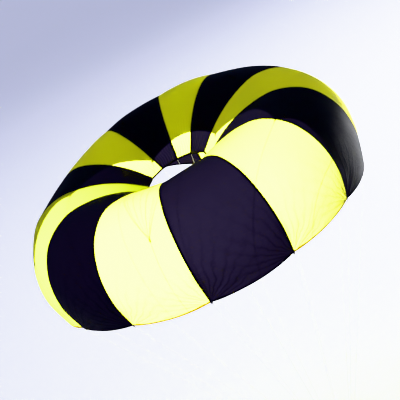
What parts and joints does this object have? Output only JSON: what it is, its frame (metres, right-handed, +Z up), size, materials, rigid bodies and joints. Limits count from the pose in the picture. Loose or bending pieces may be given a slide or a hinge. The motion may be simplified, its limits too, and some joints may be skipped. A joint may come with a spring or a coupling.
{
  "type": "inflated ring parachute canopy",
  "caption": "Open round parachute canopy in black and yellow gores, its apex pulled down to a ring, with its taut lines meeting at a webbing riser loop.",
  "frame": {"origin": "in the eye of the riser loop, on the webbing that the load bears on", "axes": "+Z up the canopy's axis from the riser to the vent; +X towards the seam between the last gore and the first"},
  "size_m": [2.5417, 2.5042, 3.1568],
  "materials": {
    "yellow_cloth": "fluorescent yellow coated ripstop, sheer against light",
    "black_cloth": "blue-black coated ripstop",
    "tape": "black woven tape",
    "line": "pale braided cord",
    "webbing": "black webbing and binding"
  },
  "bodies": {
    "root": {"gore_01": "black_cloth", "gore_02": "yellow_cloth", "gore_03": "black_cloth", "gore_04": "yellow_cloth", "gore_05": "black_cloth", "gore_06": "yellow_cloth", "gore_07": "black_cloth", "gore_08": "yellow_cloth", "gore_09": "black_cloth", "gore_10": "yellow_cloth", "gore_11": "black_cloth", "gore_12": "yellow_cloth", "seam_tape_01": "tape", "seam_tape_02": "tape", "seam_tape_03": "tape", "seam_tape_04": "tape", "seam_tape_05": "tape", "seam_tape_06": "tape", "seam_tape_07": "tape", "seam_tape_08": "tape", "seam_tape_09": "tape", "seam_tape_10": "tape", "seam_tape_11": "tape", "seam_tape_12": "tape", "vent_band": "tape", "suspension_line_01": "line", "suspension_line_02": "line", "suspension_line_03": "line", "suspension_line_04": "line", "suspension_line_05": "line", "suspension_line_06": "line", "suspension_line_07": "line", "suspension_line_08": "line", "suspension_line_09": "line", "suspension_line_10": "line", "suspension_line_11": "line", "suspension_line_12": "line", "apex_line_01": "line", "apex_line_02": "line", "apex_line_03": "line", "apex_line_04": "line", "apex_line_05": "line", "apex_line_06": "line", "apex_line_07": "line", "apex_line_08": "line", "apex_line_09": "line", "apex_line_10": "line", "apex_line_11": "line", "apex_line_12": "line", "centre_line": "line", "apex_keeper": "webbing", "line_keeper": "webbing", "riser_loop": "webbing"}
  },
  "joints": []
}
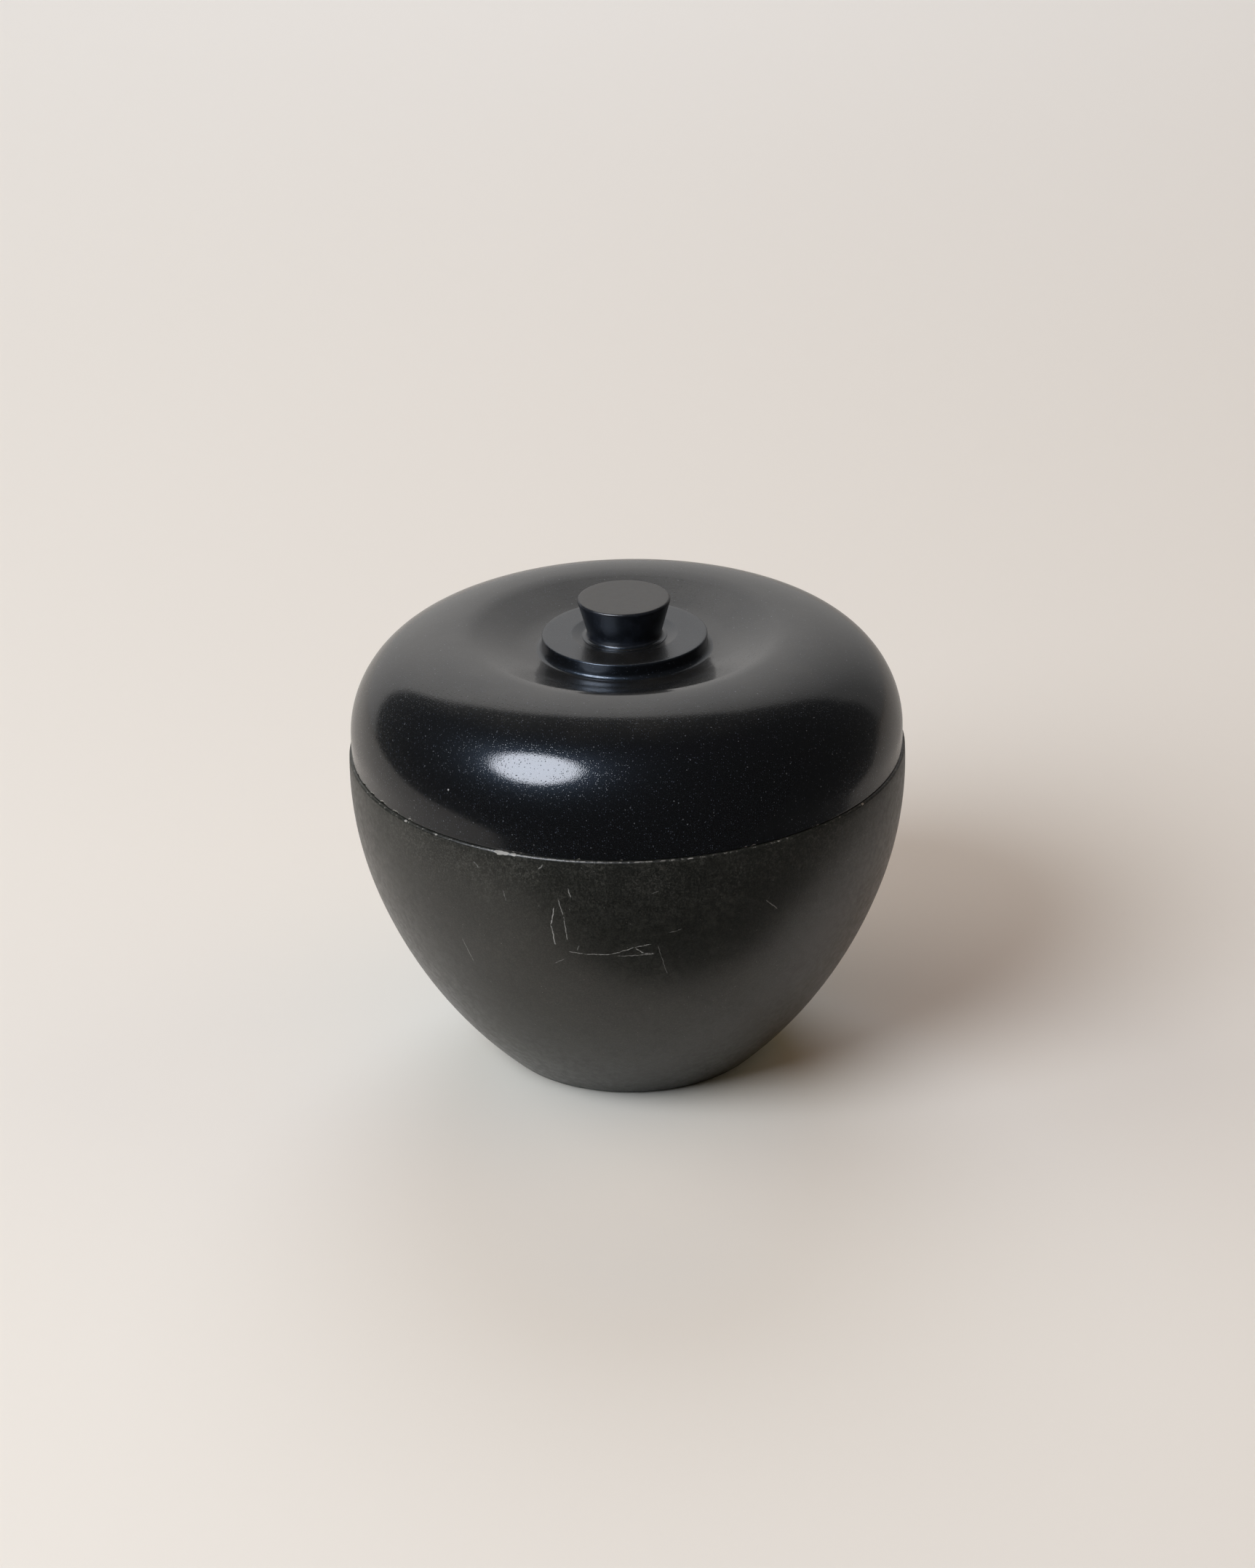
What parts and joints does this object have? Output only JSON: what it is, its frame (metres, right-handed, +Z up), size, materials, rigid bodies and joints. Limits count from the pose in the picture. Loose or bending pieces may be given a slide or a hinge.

- Your instructions: All of the material must be reproduced exactly.

- Answer below:
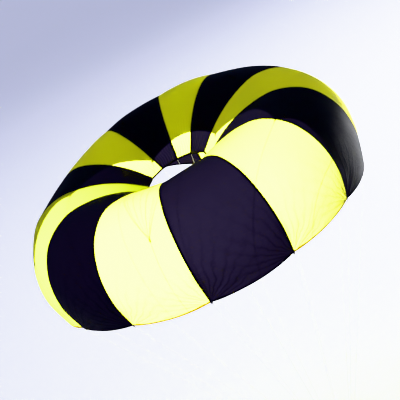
What parts and joints does this object have? Output only JSON: what it is, its frame (metres, right-handed, +Z up), size, materials, rigid bodies and joints. Limits count from the pose in the picture. Loose or bending pieces may be given a slide or a hinge. The motion may be simplified, its limits too, and some joints may be skipped. A joint may come with a spring or a coupling.
{
  "type": "inflated ring parachute canopy",
  "caption": "Open round parachute canopy in black and yellow gores, its apex pulled down to a ring, with its taut lines meeting at a webbing riser loop.",
  "frame": {"origin": "in the eye of the riser loop, on the webbing that the load bears on", "axes": "+Z up the canopy's axis from the riser to the vent; +X towards the seam between the last gore and the first"},
  "size_m": [2.5417, 2.5042, 3.1568],
  "materials": {
    "yellow_cloth": "fluorescent yellow coated ripstop, sheer against light",
    "black_cloth": "blue-black coated ripstop",
    "tape": "black woven tape",
    "line": "pale braided cord",
    "webbing": "black webbing and binding"
  },
  "bodies": {
    "root": {"gore_01": "black_cloth", "gore_02": "yellow_cloth", "gore_03": "black_cloth", "gore_04": "yellow_cloth", "gore_05": "black_cloth", "gore_06": "yellow_cloth", "gore_07": "black_cloth", "gore_08": "yellow_cloth", "gore_09": "black_cloth", "gore_10": "yellow_cloth", "gore_11": "black_cloth", "gore_12": "yellow_cloth", "seam_tape_01": "tape", "seam_tape_02": "tape", "seam_tape_03": "tape", "seam_tape_04": "tape", "seam_tape_05": "tape", "seam_tape_06": "tape", "seam_tape_07": "tape", "seam_tape_08": "tape", "seam_tape_09": "tape", "seam_tape_10": "tape", "seam_tape_11": "tape", "seam_tape_12": "tape", "vent_band": "tape", "suspension_line_01": "line", "suspension_line_02": "line", "suspension_line_03": "line", "suspension_line_04": "line", "suspension_line_05": "line", "suspension_line_06": "line", "suspension_line_07": "line", "suspension_line_08": "line", "suspension_line_09": "line", "suspension_line_10": "line", "suspension_line_11": "line", "suspension_line_12": "line", "apex_line_01": "line", "apex_line_02": "line", "apex_line_03": "line", "apex_line_04": "line", "apex_line_05": "line", "apex_line_06": "line", "apex_line_07": "line", "apex_line_08": "line", "apex_line_09": "line", "apex_line_10": "line", "apex_line_11": "line", "apex_line_12": "line", "centre_line": "line", "apex_keeper": "webbing", "line_keeper": "webbing", "riser_loop": "webbing"}
  },
  "joints": []
}
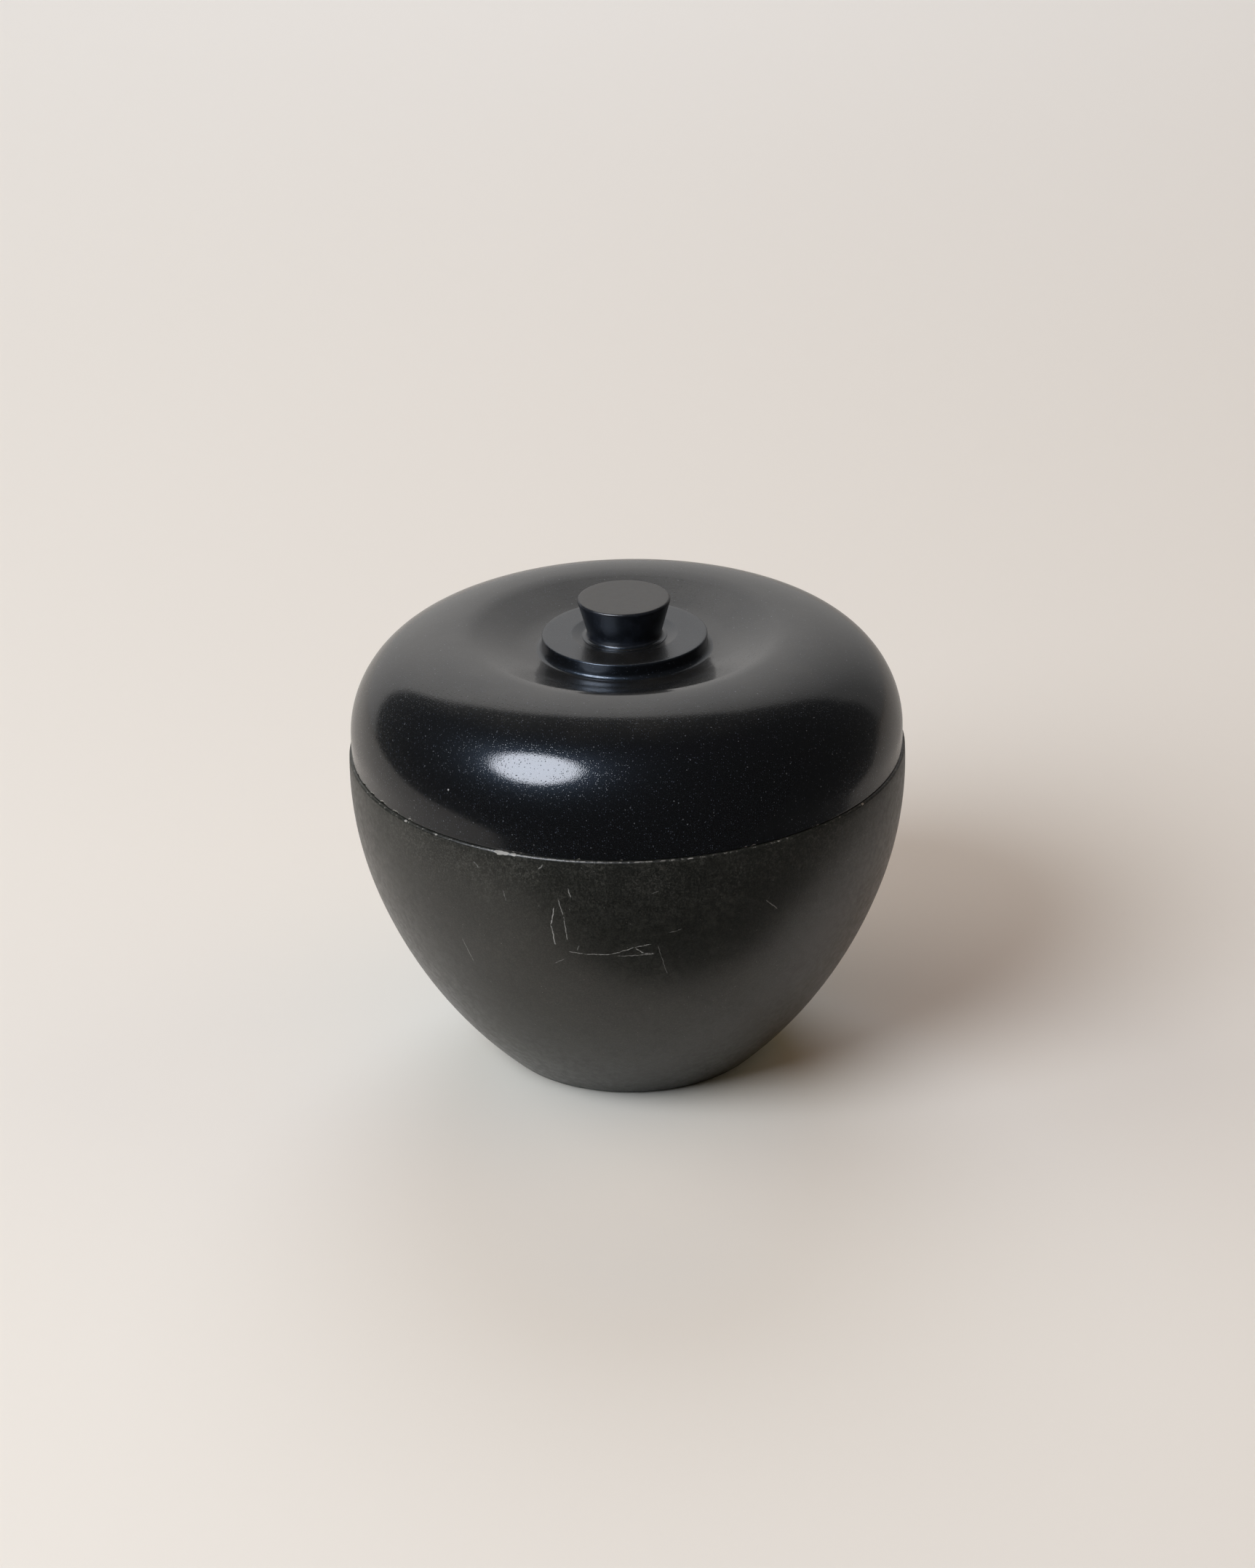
What parts and joints does this object have? Output only JSON: what it is, its frame (metres, right-handed, +Z up), size, materials, rigid bodies and joints. Limits count from the pose in the picture. Loose or bending pieces may be given a slide or a hinge.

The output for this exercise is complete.